I am pointing out that as an Indian woman, I felt beautiful. I realised how precious I was and how precious my assets were in a foreign country.

Once, there was this classmate who was doing a group project with me. I knew she had already got into trouble with another girl in a previous class. She had been sending nasty emails about the other girl to her fellow teammates. During this semester, she was grouped with me. I felt that I needed to maintain distance.

Once, I was giving a brief of our project guidelines in our group meeting when she blatantly told me that my English was terrible. I looked at her, smiled, and started talking slowly. She interrupted me again. She said that she could not understand anything I said because of my Indian accent. I understood what she was saying. It is not a new problem. Some Americans have problems in understanding what is being said in an Indian accent, as both accents sound very different. I stepped aside and allowed an American fellow to speak.

In one of the consecutive meetings, when I took the responsibility of editing the final paper, she said that if my native language wasn’t American English, I should not take the responsibility. I told her that we are taught English from prep school and English is our official language. I told her that the number of English speakers in India is second to that of USA. She was garbed in ignorance and I wanted to tarnish that garb and tell her that I was very much capable of editing a paper. Just like anyone else in the group. When she was still resistant, I stopped wasting my time on deaf ears and complied. Not long after, I overheard her saying to a fellow classmate that I had an attitude which was completely unjustified because I was from a country like India. She further mentioned that I should be grateful to be allowed to enter this country, given my country of origin and lack of opportunities there. I feigned ignorance and rolled my eyes. After all, it was her opinion and her opinion about me is none of my business. Also, she never said anything directly to me, so I preferred to walk off.
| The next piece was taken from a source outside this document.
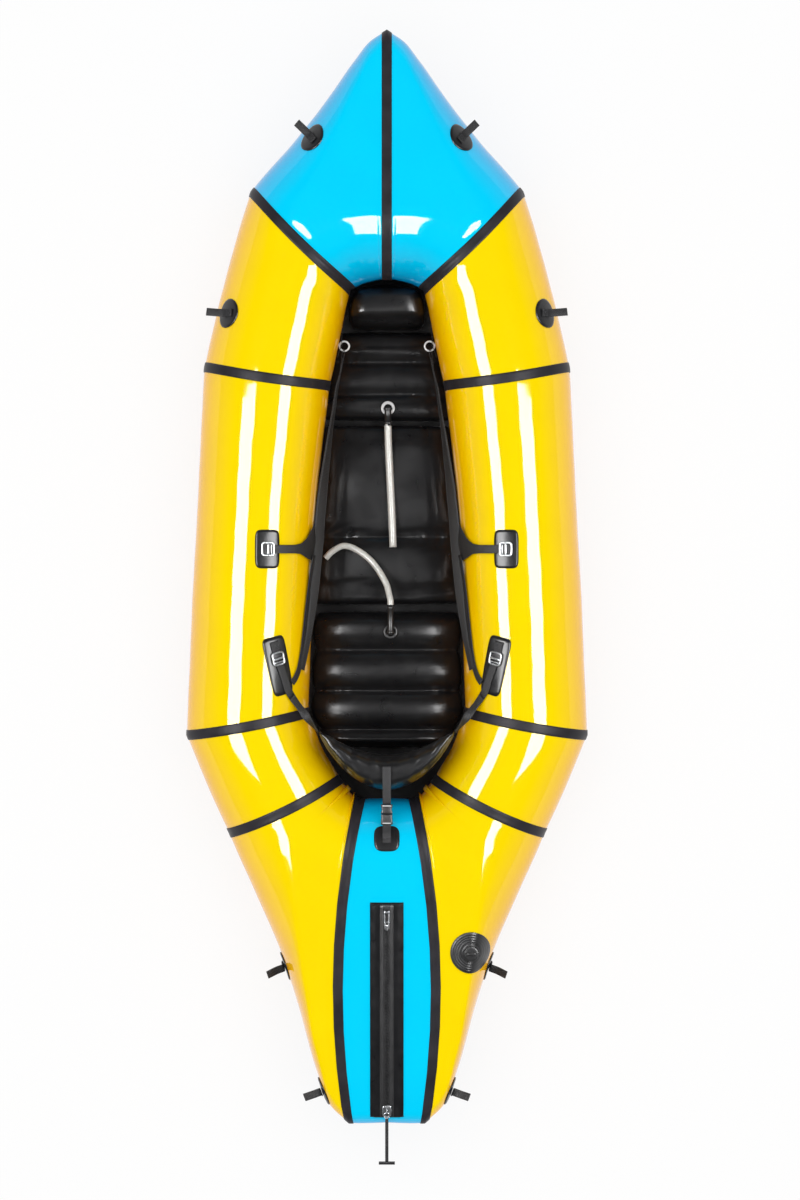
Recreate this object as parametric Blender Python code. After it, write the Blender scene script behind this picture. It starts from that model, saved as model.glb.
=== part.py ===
"""A one-person packraft: an inflated hull of welded panels, floor parts, straps, a valve and a cargo zip.

Units are metres. +Y points to the bow, +X to the right as seen from above with the bow at the top, +Z up.
The raft stands on z = 0 and the origin is under the middle of its bounding box.
"""

import bmesh
import bpy
import numpy as np
from math import asin, cos, pi, radians, sin, sqrt
from mathutils import Matrix, Vector
from mathutils.bvhtree import BVHTree

for old in list(bpy.data.objects):
    bpy.data.objects.remove(old)

# Driving sizes of the hull.
HULL_LENGTH = 2.500
HULL_WIDTH = 0.922
TUBE_HEIGHT = 0.290
BOW_DECK_SHARE = 0.2264
BOW_DECK = HULL_LENGTH * BOW_DECK_SHARE
COCKPIT_LENGTH_SHARE = 0.4748
COCKPIT_LENGTH = HULL_LENGTH * COCKPIT_LENGTH_SHARE
COCKPIT_WIDTH_SHARE = 0.389371
COCKPIT_WIDTH = HULL_WIDTH * COCKPIT_WIDTH_SHARE
WALL = 0.002
BOW_RISE = 0.040
STERN_RISE = 0.015
BOW_TAPER = radians(15.0)
DECK_TAPER = radians(5.0)
STERN_TAPER = radians(10.8)
BOW_TILT = radians(9.0)
DECK_TILT = radians(2.0)
STERN_TILT = radians(5.0)
SHOULDER = radians(6.0)
EDGE_SHARE = 0.27

# How far each seam bows sideways from a straight line between its ends, towards the stern end.
DECK_BOW = 0.010
FRONT_BOW = 0.008
REAR_BOW = 0.004
QUARTER_BOW = 0.008
STERN_BOW = -0.036

# Clearances and thin sheets.
CLEARANCE = 0.0003
SKIN_GAP = 0.0007
TAPE_WIDTH = 0.023
TAPE = 0.0010
TAPE_LIFT = 0.0005
FLOOR = 0.0012
PATCH = 0.0012
WEBBING = 0.0020
REACH = 2.0
NUDGE = CLEARANCE / 30

# The moving pieces, as (name, pivot, axis), in the order in which they are made.
joints = []

# Mesh density of the hull's sections, how much finer the skin is on which patches and straps are seated, and
# how many points a tie-down's disc has across on the wide panels and on the tight ones near the stern.
ARC_POINTS = 9
LINE_POINTS = 3
FINER = 4
EVEN_GRID = 5
TIGHT_GRID = 7

# Inflatable parts on the floor.
CUSHION_AROUND = 20
CUSHION_SIDE = 0.012
CUSHION_BOX_SHARE = 0.62
END_SHARE = 0.35
SIDE_SHARE = 0.35
FLAT_SHARE = 0.4
# How high a floor part's top stays in its creases, as a share of its height.
PILLOW_CREASE_SHARE = 0.90
FRONT_CREASE_SHARE = 0.55
LEG_CREASE_SHARE = 0.70
SEAT_CREASE_SHARE = 0.62
PILLOW_GAP = 0.005
PILLOW_LENGTH_SHARE = 0.0392
PILLOW_LENGTH = HULL_LENGTH * PILLOW_LENGTH_SHARE
PILLOW_HEIGHT_SHARE = 0.568966
PILLOW_HEIGHT = TUBE_HEIGHT * PILLOW_HEIGHT_SHARE
MAT_HEIGHT_SHARE = 0.172414
MAT_HEIGHT = TUBE_HEIGHT * MAT_HEIGHT_SHARE
MAT_GAP = 0.004
FRONT_MAT_LENGTH_SHARE = 0.0848
FRONT_MAT_LENGTH = HULL_LENGTH * FRONT_MAT_LENGTH_SHARE
FRONT_RIB_SHARE = 0.0298
FRONT_RIB = HULL_LENGTH * FRONT_RIB_SHARE
LEG_MAT_LENGTH_SHARE = 0.1700
LEG_MAT_LENGTH = HULL_LENGTH * LEG_MAT_LENGTH_SHARE
LEG_RIB_SHARE = 0.1062
LEG_RIB = HULL_LENGTH * LEG_RIB_SHARE
SEAT_GAP = 0.010
SEAT_HEIGHT_SHARE = 0.293103
SEAT_HEIGHT = TUBE_HEIGHT * SEAT_HEIGHT_SHARE
SEAT_LENGTH_SHARE = 0.1288
SEAT_LENGTH = HULL_LENGTH * SEAT_LENGTH_SHARE
SEAT_RIB_SHARE = 0.0370
SEAT_RIB = HULL_LENGTH * SEAT_RIB_SHARE

# Backrest, a curved pad with raised wings.
BACK_HEIGHT_SHARE = 0.741379
BACK_HEIGHT = TUBE_HEIGHT * BACK_HEIGHT_SHARE
BACK_BOTTOM_SHARE = 0.327586
BACK_BOTTOM = TUBE_HEIGHT * BACK_BOTTOM_SHARE
BACK_DEPTH = 0.084
BACK_WIDTH_SHARE = 0.857939
BACK_WIDTH = COCKPIT_WIDTH * BACK_WIDTH_SHARE
BACK_GAP = 0.014
BACK_SWEEP = 0.062
WING_RISE = 0.115
WING_DEPTH = 0.014
WING_POWER = 12
BACK_AROUND = 16
BACK_STATIONS = 17

# Hoses and their nozzles.
MAT_HOSE = 0.0170
SEAT_HOSE = 0.0146
HOSE_START = 0.008
NOZZLE_WALL = 0.0014
COLLAR = 0.004
ROUND = 24

MAT_HOSE_X = 0.002
MAT_MOUTH_SHARE = 0.3580
MAT_MOUTH = HULL_LENGTH * MAT_MOUTH_SHARE
MAT_NOZZLE_LENGTH = 0.042
SEAT_HOSE_X = 0.008
SEAT_OVERHANG = 0.013
NOZZLE_REST_SHARE = 0.58
SEAT_NOZZLE_LENGTH = SEAT_OVERHANG + SEAT_RIB * NOZZLE_REST_SHARE
SINK_SHARE = 0.12
# Routes of the hoses past their mouths: half-width share of the cockpit, length share of the hull, rise.
MAT_ROUTE = (
    (0.022284, 0.3840, 0.0),
    (0.050139, 0.4240, 0.0),
    (0.077994, 0.4708, 0.0),
)
SEAT_ROUTE_HIGH = (
    (0.033426, 0.5168, -0.002),
    (-0.022284, 0.5032, -0.012),
)
SEAT_ROUTE_LOW = (
    (-0.183844, 0.4852, 0.010),
    (-0.384401, 0.4736, 0.002),
    (-0.557103, 0.4696, 0.0),
    (-0.701950, 0.4744, 0.0),
    (-0.796657, 0.4812, 0.0),
)

# Straps, rings and locks.
STRAP = 0.024
SIDE_STRAP = 0.020
BACK_STRAP = 0.019
LOCK_LENGTH = 0.032
LOCK_WIDTH = 0.034
LOCK_BAR = 0.0045
LOCK_THICK = 0.0040
LOCK_EDGE_DEGREES = 1.0
LOCK_LIFT = 0.0011
RING_OUTER = 0.0130
RING_WIRE = 0.0020
RING_AT_SHARE = 0.2852
RING_AT = HULL_LENGTH * RING_AT_SHARE
STRAP_LIFT = 0.0035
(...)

Let’s fast forward to a couple of years later when Donald Trump was made the presidential nominee. My current landlord is a naturalised American, a college dropout and works in a call centre. She would drink wine every Friday and shout “Trump, Trump, Trump,” outside my door and would ask me earnestly to leave her country. She called me an immigrant, which had magically become an offensive term within the few months of the presidential drama. While she was drunk on her wine, she would say that I’d taken away her job. Never directly to me, but loud enough so that I could hear her. I have been educated in college, have a double master’s, work on a legal VISA and have a legal status in the country. She never told me anything directly, so I huffed and puffed in silence, engaged my close friends in her madness, but kept my mouth shut.

Then came the fateful day when Donald Trump finally became the President of USA. I think my landlord had grown wings as she started saying the same things even when she was sober.  She would say that I should go back to my country as I was taking space, and that my country is just like the movie Slumdog Millionaire and that I am from a slum with uneducated parents. I opened my mouth, in all soberness, that the entire length and breadth of my family is college educated and she should not be concerned about my VISA status. I am here on merit and not on someone’s charity. The day I opened my mouth, it went for a showdown and I was not backing down. From that day she started picking on me for trivial stuff. Not only that, my other housemates also started being intolerant about small things. They’d make an issue if I’d leave an orange peel in the trash which generated smell and would expect me to walk in the house with sneakers (in a negative temperature) because me wearing boots in the house before I went to work created ‘noise’. I was not allowed to use the microwave after 11 pm, not allowed to do laundry in the house, not allowed to take my dog out after a certain time, and so on. I complied because it was a no lease house and I was paying cash every month. The rent was low and I had recently moved. Then one day, she texted me to move out on the last day of this month. With less than a 10 day notice, I said, sure. The same hour, when I was walking from my kitchen to my room, my landlord barged in my room and shouted at the top of her lungs and said that she would have me arrested. When I asked on what basis, she walked off. A classic example of a bully

I have done nothing wrong and I still have to move out. But at what cost. I came from India for a better future. But what I went through was clear racism. The president of United States of America has all of a sudden taken my safety. Racism is real, very much so, because I have been a victim of it. Dirty thoughts which were in the minds of filthy people are now lashing out in public. I am sceptical of finding a new place or having a new partner for my project since I do not know who else will call me an immigrant. The new word to create an aura of inferiority.